Speaking of consumption, I don’t know about you, but I can no longer think about Thanksgiving without thinking about Black Friday and those people who have to work the holidays. I hate Black Friday. I really hate Black Friday. The practice is disgusting consumerism at its most irrational. How can you pass up those deals? Well let me tell you: easily. That’s how I can pass up the deals, with no problem at all. I just stuff myself full of carbohydrates (hey, I never said I wasn’t on board with the eating-too-much aspect of this “holiday”), put on elastic-wasted pajamas, and watch Trains, Planes, and Automobiles, while dozing in a wine-induced haze until it is a socially acceptable time to get into bed. As could we all, were it not for Black Friday . . .
When I was in college, one of my jobs was as a barista/bagel-slinger at a locally owned bagel house chain. The owners insisted on being open Thanksgiving, Christmas eve (sometimes Christmas day), and New Year’s eve and day. “We’re only going to stay open until 2 p.m.” the owner rationalized. Well, for people like me having two families (yay divorce!), who celebrate the holiday out of town, and want to eat at 2:30 p.m., getting off work at 2 p.m. is not helpful. I was the opening shift leader though (read assistant manager who doesn’t get paid for more responsibility), so I began work at 4:30 a.m. and got to leave about 10:30 a.m. depending on how busy we were. As you might imagine, when the doors opened, we were not flooded with customers. There were the early morning regulars who always sat outside and watched us set up, hoping that we would let them in early (I never did), but that was it until around 8:30 a.m. when we got quite the rush of people who didn’t want to make breakfast and dinner for the family members staying in their home (I picture the family scenes in Home Alone).
Throughout the morning, a few of the regulars, and many of the 8:30 a.m. flood said, “Oh, god, it’s so terrible that you have to work during the holiday,” just before ordering a dozen bagels sliced and toasted and a tub of cream cheese we’d just run out of; sometimes right after ordering while I was counting out their change. The tenth time someone said that to me, I snapped, “Well, if you weren’t too lazy to make your own breakfast one fucking morning out of the year, I wouldn’t have to work on the holiday.” (I probably didn’t say “fucking” out loud, but I’m sure I did in my head. I say that word in my head a lot). I know I actually said the rest of the sentence though, because the manager heard me, and choked on his coffee. The customer (who was a regular) looked stricken, and said, “well, I suppose that’s true” and walked away. And I’ll tell you what, my 20 year old self and my 33 year old self agree: You’re goddam right that’s true! Supply and demand people. If you don’t demand, capitalists won’t supply. That’s the way the system works.

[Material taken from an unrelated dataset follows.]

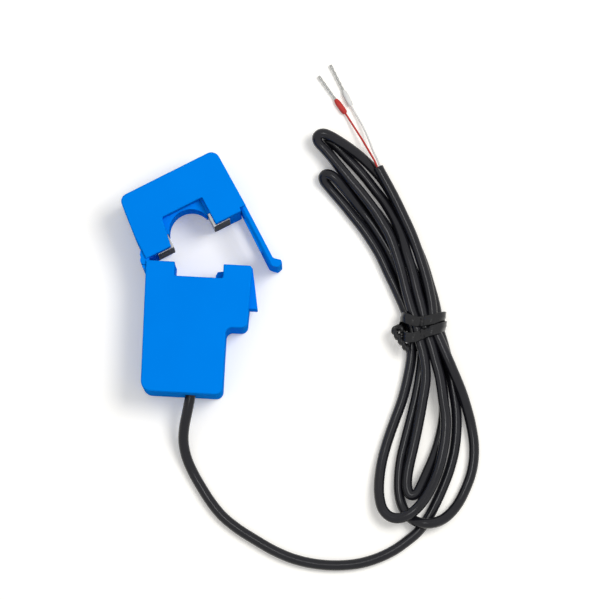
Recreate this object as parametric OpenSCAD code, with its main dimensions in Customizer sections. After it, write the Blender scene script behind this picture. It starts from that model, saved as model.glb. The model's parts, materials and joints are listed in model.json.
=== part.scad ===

Completely ignoring any religious affiliations attached to the various holidays, as a culture we talk about family values and using holidays as a way to give thanks and appreciate the people around us and be more kind and grateful and blah blah blah. But it’s all a bunch of hot air if we then turn around and force the working class to wait on people who were privileged enough to get the day off. The vast majority of consumers benefiting from rock bottom prices on blu-ray players and iphones are not the working poor. They’re the ones ringing up, mopping up after, breaking up fights between the middle and upper middle classes who piled into their suburbans and stop through Starbucks for a nonfat venti mocha latte (which doesn’t exist! That is not a real thing), before heading out to the mall to wait in line for an hour before JC Penny’s or Target opens.
For the sake of full disclosure, I am a frequent customer of Starbucks (my father and sister even insist on stopping Christmas morning before we drive out of town to Abuelita’s to grab coffee and an artisan egg sandwich) and other than their gas-guzzling and relatively common parking space hogging, I don’t care if people drive suburbans (I mean, I can see how they’re useful; the little league team has got to travel to away games in something). The point is that if we as a culture are going to act like holidays (whether they are for eating or blowing shit up) are times to relax and see family and friends, then we ought to provide that opportunity to everyone.